Яков Лукич стоял у притолоки, следил за неторопливыми движениями своего начальника; тот присел на лежанку, обхватил руками колени, грея голые подошвы, на минуту дремотно застыл. Ему, видимо, смертно хотелось спать, но он с усилием открыл глаза, долго смотрел на Лятьевского, спавшего непросыпным пьяным сном, спросил:
— Давно пьет?
— Спервоначалу. Дюже зашибает! Мне ажник неловко перед людьми… Кажин день приходится водку тягать… Подозрить могут.
— Сволочь! — не разжимая зубов, с великим презрением процедил Половцев.
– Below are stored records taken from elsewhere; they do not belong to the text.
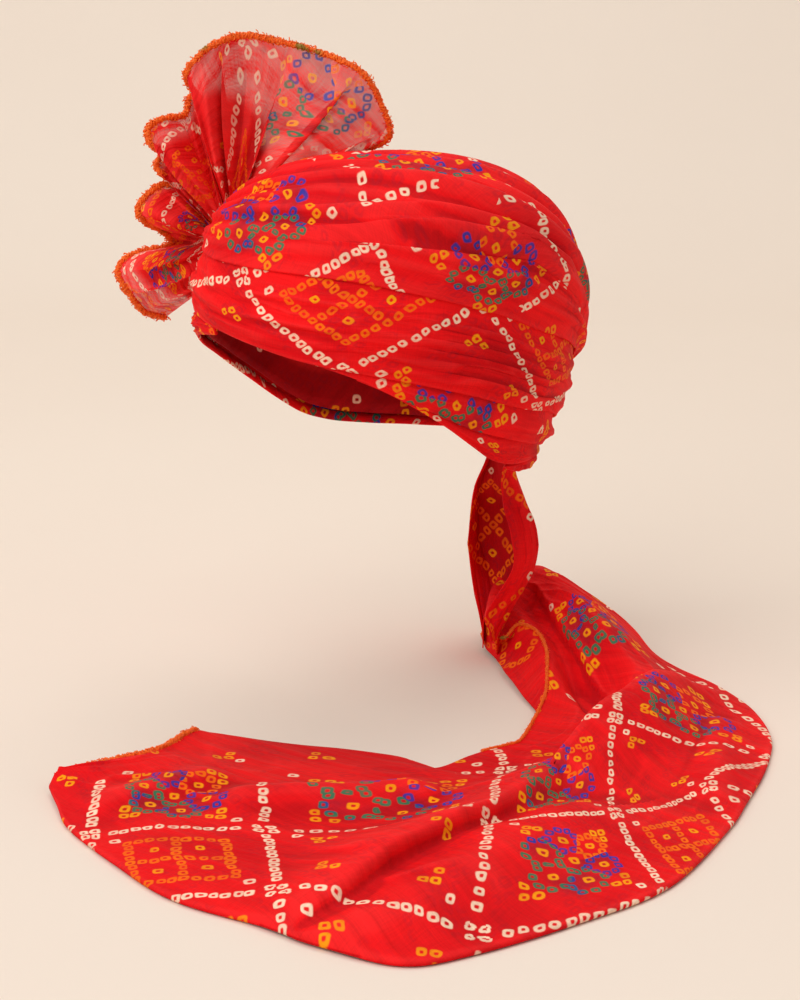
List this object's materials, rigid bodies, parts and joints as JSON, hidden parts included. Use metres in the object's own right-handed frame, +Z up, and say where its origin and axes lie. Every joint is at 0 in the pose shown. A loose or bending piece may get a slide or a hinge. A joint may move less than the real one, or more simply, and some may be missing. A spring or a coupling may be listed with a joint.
{
  "type": "tied turban pagri with its fan and trailing free end",
  "caption": "Tied pagri turban of sheer red bandhani georgette, with a pleated fan on one side and a free end that hangs from the nape and lies in soft folds.",
  "frame": {"origin": "the middle of the head opening, level with the rim over the forehead, where the turban sits on a head", "axes": "+Z up, the wearer faces -Y, and the wearer's left is +X; the free end hangs from the nape and lies 220 mm below the origin"},
  "size_m": [0.4323, 0.4409, 0.3744],
  "materials": {
    "inner_cloth": "matt wound cloth, deep red",
    "crown_cloth": "soft printed georgette, bright red",
    "fan_cloth": "sheer crepe georgette, one layer",
    "tail_cloth": "soft printed georgette, folded in two",
    "edge_thread": "orange overlock thread"
  },
  "bodies": {
    "root": {"crown_inner_wrap": "inner_cloth", "crown_upper_wrap": "crown_cloth", "front_band": "crown_cloth", "side_band_upper": "crown_cloth", "side_band_lower": "crown_cloth", "far_side_band": "crown_cloth", "nape_tuck": "crown_cloth", "fan": "fan_cloth", "fan_border": "edge_thread", "tail_fall": "tail_cloth", "tail_spread": "tail_cloth", "tail_inner_fold": "tail_cloth", "tail_edge_hem": "edge_thread", "tail_end_border": "edge_thread"}
  },
  "joints": []
}
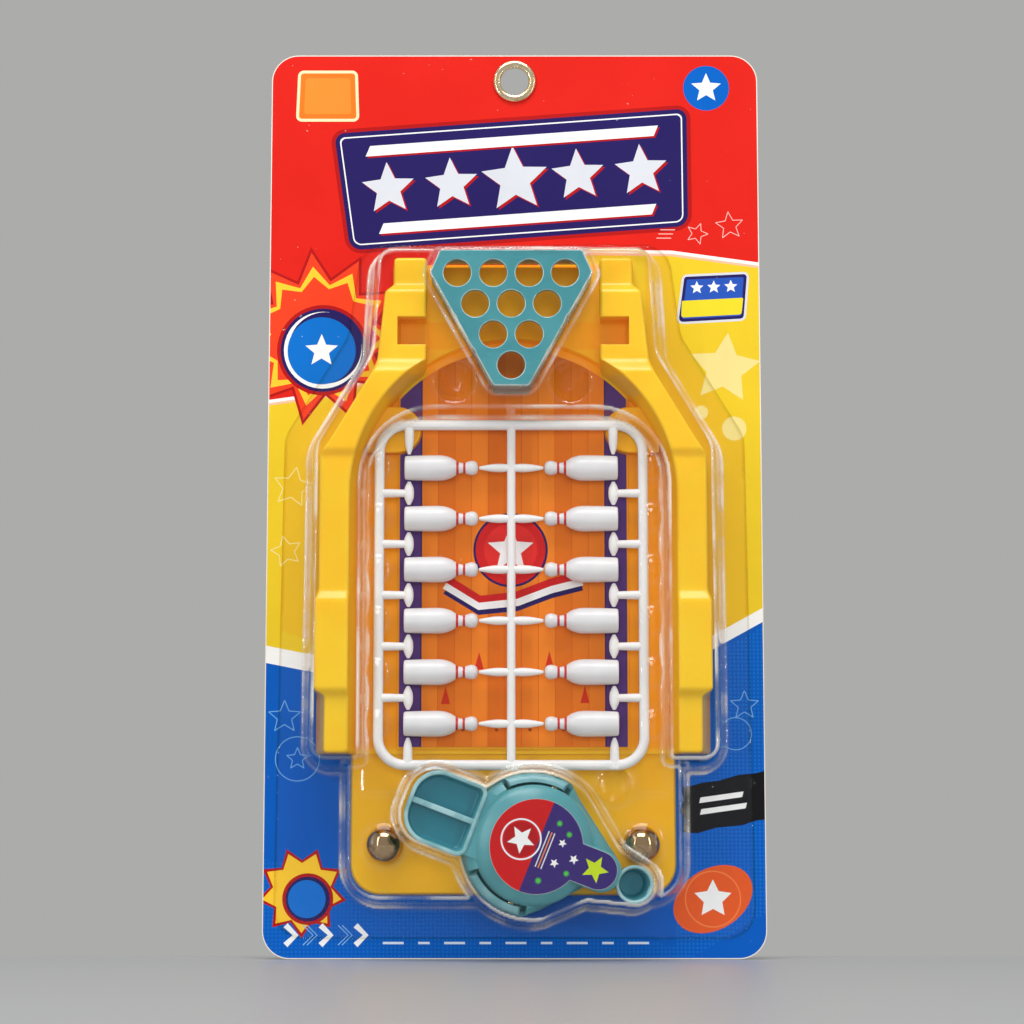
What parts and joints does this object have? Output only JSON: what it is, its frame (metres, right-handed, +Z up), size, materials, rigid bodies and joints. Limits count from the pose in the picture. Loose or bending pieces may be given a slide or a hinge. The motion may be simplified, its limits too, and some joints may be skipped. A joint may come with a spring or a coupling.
{
  "type": "tabletop bowling game in a hanging blister pack",
  "caption": "Tabletop bowling game on its hanging card: alley tray, sprue of pins, pin rack, steel balls and a rocking launcher under a clear blister",
  "frame": {"origin": "centre of the eyelet hole, on the card's back face", "axes": "+X to the viewer's right, +Z up the card, -Y out of the pack's front"},
  "size_m": [0.15, 0.0275, 0.2759],
  "materials": {
    "printed_card": "gloss-varnished print in red, yellow and blue",
    "brass": "plated, bright",
    "yellow_plastic": "moulded polystyrene, satin gloss",
    "lane_print": "coated print, orange boards with purple edges",
    "sprue_plastic": "as moulded",
    "white_plastic": "as moulded, two red neck stripes printed",
    "teal_plastic": "moulded, satin gloss",
    "steel": "polished bearing steel",
    "sticker_print": "gloss sticker, half red and half purple",
    "clear_plastic": "clear vacuum-formed sheet"
  },
  "bodies": {
    "pack": {"backing_card": "printed_card", "eyelet": "brass"},
    "cover": {"blister": "clear_plastic"},
    "alley": {"alley_tray": "yellow_plastic", "lane_sheet": "lane_print"},
    "pin_frame": {"sprue": "sprue_plastic", "pin_01": "white_plastic", "pin_02": "white_plastic", "pin_03": "white_plastic", "pin_04": "white_plastic", "pin_05": "white_plastic", "pin_06": "white_plastic", "pin_07": "white_plastic", "pin_08": "white_plastic", "pin_09": "white_plastic", "pin_10": "white_plastic", "pin_11": "white_plastic", "pin_12": "white_plastic"},
    "rack": {"pin_rack": "teal_plastic"},
    "balls": {"ball_left": "steel", "ball_right": "steel"},
    "launcher": {"launcher_base": "teal_plastic", "launcher_axle": "steel"},
    "arm": {"launcher_arm": "teal_plastic", "launcher_sticker": "sticker_print"}
  },
  "joints": [
    {"name": "cover_lift", "type": "slide", "parent": "pack", "child": "cover", "axis": [0, -1, 0], "range_m": [0, 0.06]},
    {"name": "launcher_lift", "type": "slide", "parent": "pack", "child": "launcher", "axis": [0, -1, 0], "range_m": [0, 0.045]},
    {"name": "rack_lift", "type": "slide", "parent": "pack", "child": "rack", "axis": [0, -1, 0], "range_m": [0, 0.039]},
    {"name": "frame_lift", "type": "slide", "parent": "pack", "child": "pin_frame", "axis": [0, -1, 0], "range_m": [0, 0.033]},
    {"name": "balls_lift", "type": "slide", "parent": "pack", "child": "balls", "axis": [0, -1, 0], "range_m": [0, 0.027]},
    {"name": "alley_lift", "type": "slide", "parent": "pack", "child": "alley", "axis": [0, -1, 0], "range_m": [0, 0.012]},
    {"name": "arm_rock", "type": "hinge", "parent": "launcher", "child": "arm", "pos_m": [0.0053, -0.0148, -0.234], "axis": [-0.3584, 0, -0.9336], "range_deg": [0, 20]}
  ],
  "couplings": [
    {"joint": "launcher_lift", "follows": "cover_lift", "ratio": 0.75},
    {"joint": "rack_lift", "follows": "cover_lift", "ratio": 0.65},
    {"joint": "frame_lift", "follows": "cover_lift", "ratio": 0.55},
    {"joint": "balls_lift", "follows": "cover_lift", "ratio": 0.45},
    {"joint": "alley_lift", "follows": "cover_lift", "ratio": 0.2}
  ]
}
И снова задремал сидя, покачивая большой седеющей головой.
Но через несколько минут темного наплывного сна вздрогнул, спустил с лежанки ноги, открыл глаза.
— Трое суток не спал… речки играют. Через вашу, гремяченскую, вплынь перебрался.
— Вы бы прилегли, Александр Анисимыч.
— Лягу. Дай табаку. Я свой намочил.
После двух жадных затяжек Половцев оживился. Из глаз его исчезла сонная наволочь, голос окреп.
— Ну, как дела тут?
Яков Лукич коротко рассказал; спросил в свою очередь:
— А какие ваши успехи? Скоро?
— На этих днях или… вовсе не начнем. Завтра ночью поедем с тобой в Войсковой. Надо поднимать оттуда. Ближе к станице. Там сейчас агитколонна. С нее будем пробовать. А ты мне в этой поездке необходим. Тебя там знают казаки, твое слово их воодушевит. — Половцев помолчал, долго и нежно гладил своей большой ладонью вскочившего ему на колени черного кота, потом зашептал, и в голосе его зазвучали несвойственные ему теплота, ласка: — Кисынька! Кисочка! Котик! Ко-ти-ще! Да какой же ты вороной! Люблю я, Лукич, кошек! Лошадь и кошка — самые чистоплотные животные… У меня дома был сибирский кот, огромный, пушистый… Постоянно спал со мной… Масти этакой… — Половцев задумчиво сощурил глаза, улыбнулся и пошевелил пальцами, — этакой дымчато-серой с белыми плешинами. За-ме-ча-тель-ный кот был. А ты, Лукич, не любишь кошек? Вот собак я не люблю, ненавижу собак! Знаешь, у меня в детстве был такой случай, мне было тогда, наверное, лет восемь. У нас был щеночек маленький, я с ним как-то играл, как видно, больно ему сделал. Он меня и цапнул: за палец, до крови прокусил. Я разъярился, схватил хворостину и стал его пороть. Он бежит, а я догоняю и порю, порю с… прямо-таки с наслаждением! Он — под амбар, я — за ним, он — под крыльцо, но я его и оттуда достану и все бью его, бью. И до того засек, что он весь обмочился и уже, знаешь, не визжит, а хрипит да всхлипывает… И вот тогда я взял его на руки… — Половцев улыбнулся как-то виновато, смущенно, одною стороною рта. — Взял да так разревелся сам от жалости к нему, что у меня сердце зашлось. Судороги тогда со мной сделались… Мать прибежала, а я рядом со щенком лежу возле каретника на земле и ногами сучу… С той поры не переношу собак. А вот кошек чертовски люблю. И детей. Маленьких. Очень люблю, даже как-то болезненно. Детских слез не могу слышать, все во мне переворачивается… А ты старик, кошек любишь или нет?